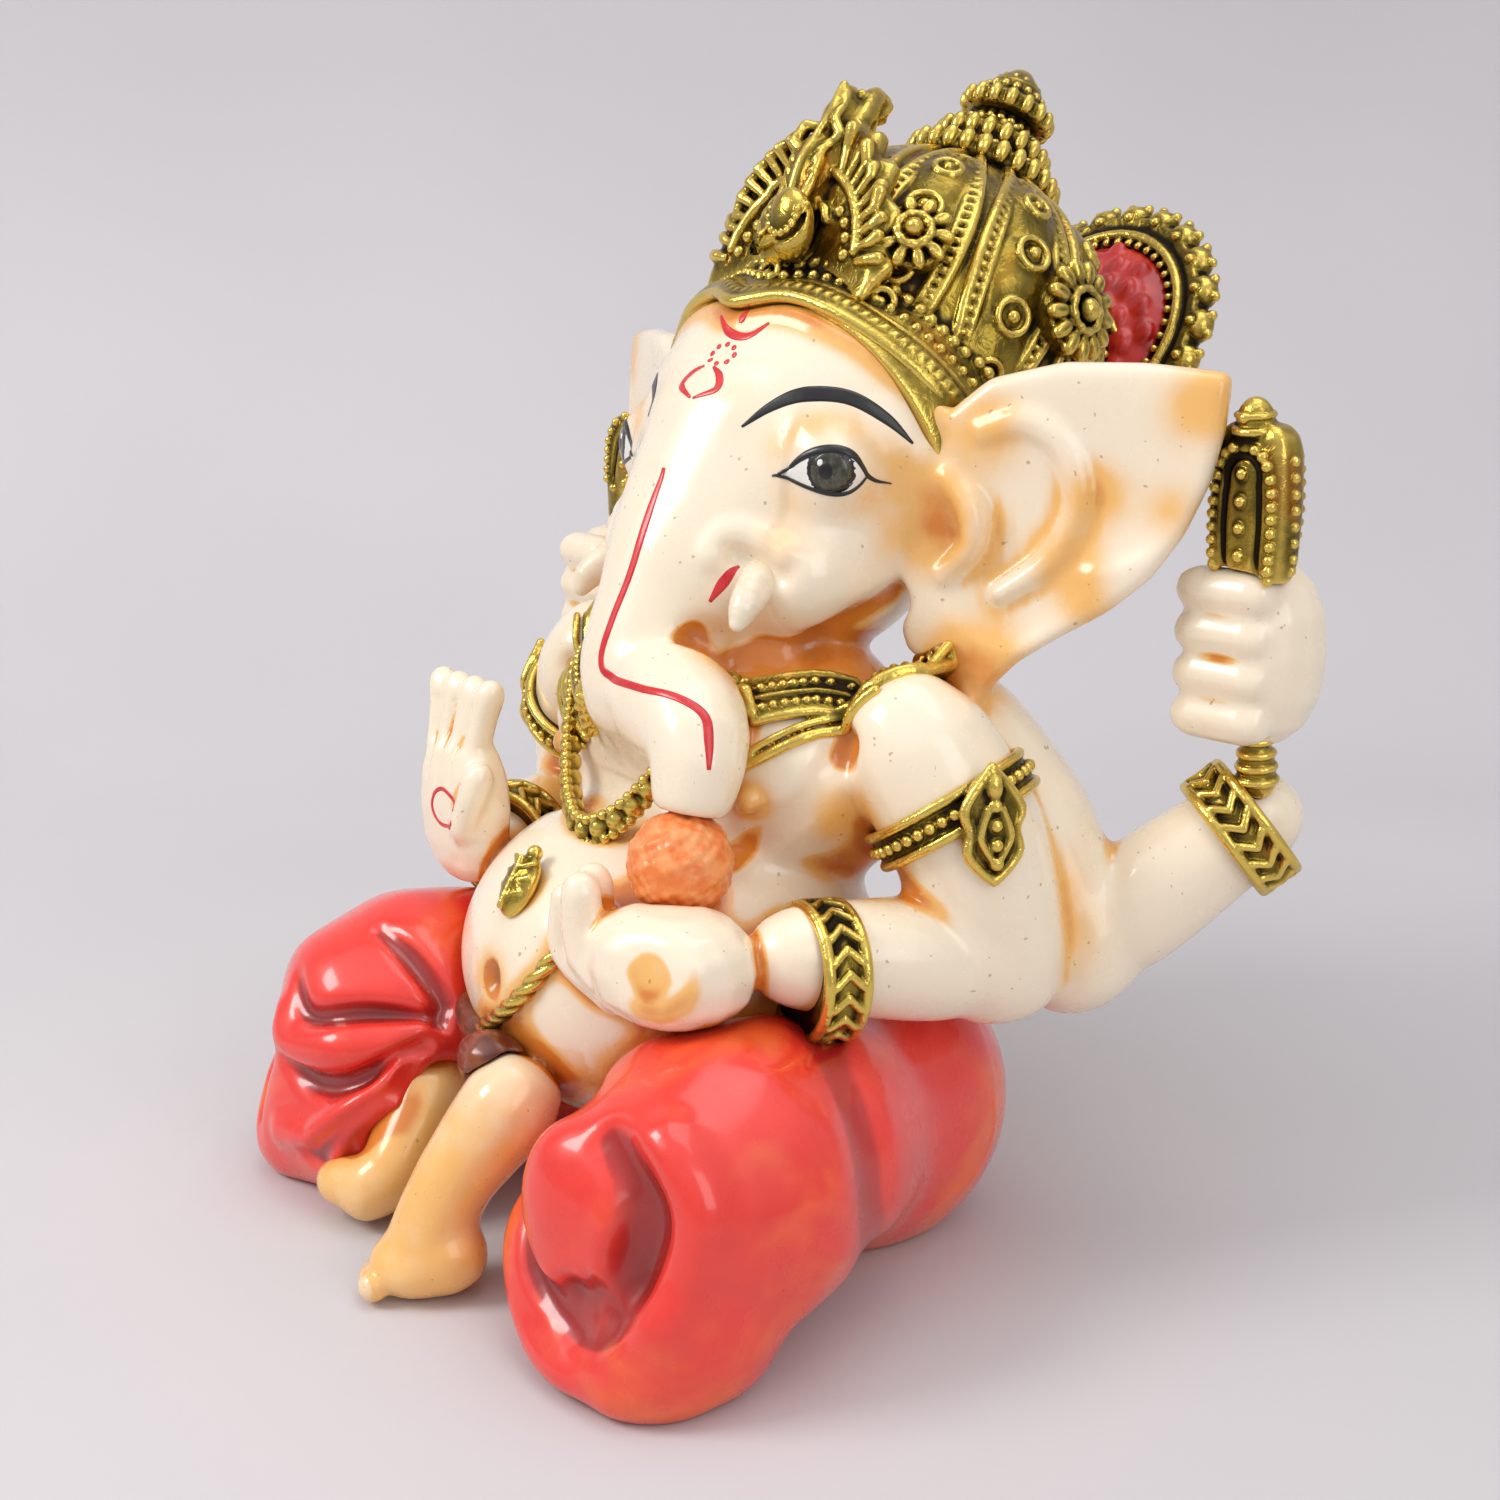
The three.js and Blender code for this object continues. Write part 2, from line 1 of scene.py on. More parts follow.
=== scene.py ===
"""Seated elephant-headed figure in painted cast resin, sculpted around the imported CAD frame.

Every casting is sculpted as a distance field in millimetres, then meshed and painted by its own hollows.
"""
import math
import bpy
import numpy as np
import openvdb as vdb
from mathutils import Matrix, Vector


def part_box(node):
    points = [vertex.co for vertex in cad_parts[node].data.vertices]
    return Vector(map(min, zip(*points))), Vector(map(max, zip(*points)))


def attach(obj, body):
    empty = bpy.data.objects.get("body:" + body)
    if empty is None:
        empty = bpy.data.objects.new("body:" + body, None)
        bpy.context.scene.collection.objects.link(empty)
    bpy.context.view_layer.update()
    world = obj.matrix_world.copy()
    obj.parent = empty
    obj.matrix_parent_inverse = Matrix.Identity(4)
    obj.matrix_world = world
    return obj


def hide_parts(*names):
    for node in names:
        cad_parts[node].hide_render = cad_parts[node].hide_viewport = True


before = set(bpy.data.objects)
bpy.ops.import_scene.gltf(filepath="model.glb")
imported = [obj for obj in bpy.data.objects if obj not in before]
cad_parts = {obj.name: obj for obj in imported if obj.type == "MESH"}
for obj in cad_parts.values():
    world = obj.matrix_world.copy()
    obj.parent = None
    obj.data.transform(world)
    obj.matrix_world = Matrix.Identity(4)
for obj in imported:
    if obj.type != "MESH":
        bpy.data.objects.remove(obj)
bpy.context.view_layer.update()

MM = 0.001
FAR = 20.0                       # fields are clipped at this distance
SIDES = (("left", 1), ("right", -1))
PRESS_STEPS = 5                  # points from one given place of a furrow or fold to the next
RELIEF_VOXEL = 1.4               # sizes of the voxels, in mm
SKIN_VOXEL = 0.85
CLOTH_VOXEL = 0.9
CROWN_LEAN = 30                  # degrees
HAIRLINE_TILT = 21               # degrees
DOME_LEAVES = 10
GOLDEN_ANGLE = 2.39996           # radians: grains turned by it spread evenly
SWEET_GRAINS = 260
HALO_DIMPLES = 40
DIMPLE_TURN = 2.4                # radians from one dimple of the disc to the next
BANGLE_CHEVRONS = 18
FOREHEAD_DOTS = 8
PLATE_RADIUS = 42                # mm from the crown's axis to the fan
FAN_TURN = 40                    # mm round the crown that are taken as one radian
FAN_HALF = (25, 36)              # half the width of the fan, and its height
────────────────
__DIRECTIONS FOR THIS TASK__: Using the data above, repeat every line exactly.

__EXPECTED ANSWER__:
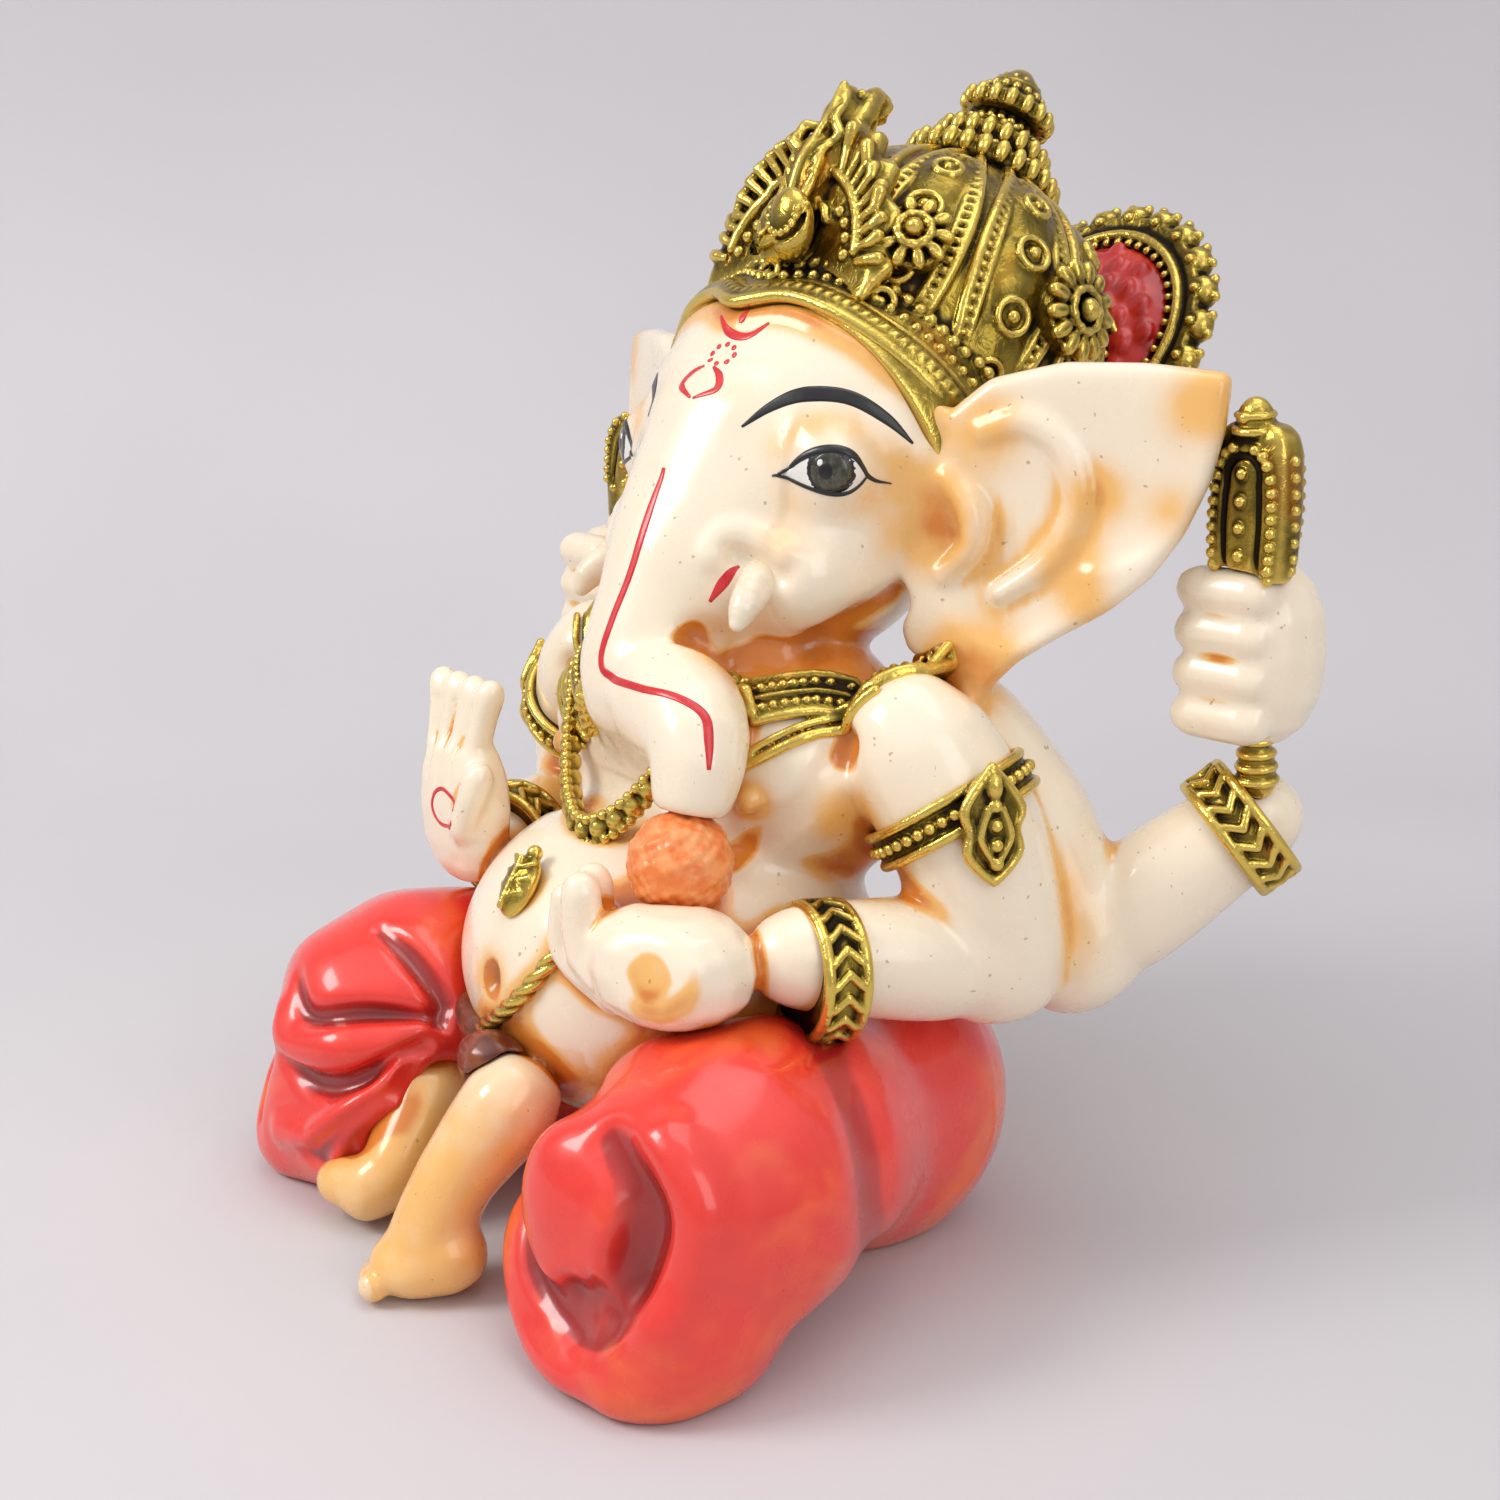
The three.js and Blender code for this object continues. Write part 2, from line 1 of scene.py on. More parts follow.
=== scene.py ===
"""Seated elephant-headed figure in painted cast resin, sculpted around the imported CAD frame.

Every casting is sculpted as a distance field in millimetres, then meshed and painted by its own hollows.
"""
import math
import bpy
import numpy as np
import openvdb as vdb
from mathutils import Matrix, Vector


def part_box(node):
    points = [vertex.co for vertex in cad_parts[node].data.vertices]
    return Vector(map(min, zip(*points))), Vector(map(max, zip(*points)))


def attach(obj, body):
    empty = bpy.data.objects.get("body:" + body)
    if empty is None:
        empty = bpy.data.objects.new("body:" + body, None)
        bpy.context.scene.collection.objects.link(empty)
    bpy.context.view_layer.update()
    world = obj.matrix_world.copy()
    obj.parent = empty
    obj.matrix_parent_inverse = Matrix.Identity(4)
    obj.matrix_world = world
    return obj


def hide_parts(*names):
    for node in names:
        cad_parts[node].hide_render = cad_parts[node].hide_viewport = True


before = set(bpy.data.objects)
bpy.ops.import_scene.gltf(filepath="model.glb")
imported = [obj for obj in bpy.data.objects if obj not in before]
cad_parts = {obj.name: obj for obj in imported if obj.type == "MESH"}
for obj in cad_parts.values():
    world = obj.matrix_world.copy()
    obj.parent = None
    obj.data.transform(world)
    obj.matrix_world = Matrix.Identity(4)
for obj in imported:
    if obj.type != "MESH":
        bpy.data.objects.remove(obj)
bpy.context.view_layer.update()

MM = 0.001
FAR = 20.0                       # fields are clipped at this distance
SIDES = (("left", 1), ("right", -1))
PRESS_STEPS = 5                  # points from one given place of a furrow or fold to the next
RELIEF_VOXEL = 1.4               # sizes of the voxels, in mm
SKIN_VOXEL = 0.85
CLOTH_VOXEL = 0.9
CROWN_LEAN = 30                  # degrees
HAIRLINE_TILT = 21               # degrees
DOME_LEAVES = 10
GOLDEN_ANGLE = 2.39996           # radians: grains turned by it spread evenly
SWEET_GRAINS = 260
HALO_DIMPLES = 40
DIMPLE_TURN = 2.4                # radians from one dimple of the disc to the next
BANGLE_CHEVRONS = 18
FOREHEAD_DOTS = 8
PLATE_RADIUS = 42                # mm from the crown's axis to the fan
FAN_TURN = 40                    # mm round the crown that are taken as one radian
FAN_HALF = (25, 36)              # half the width of the fan, and its height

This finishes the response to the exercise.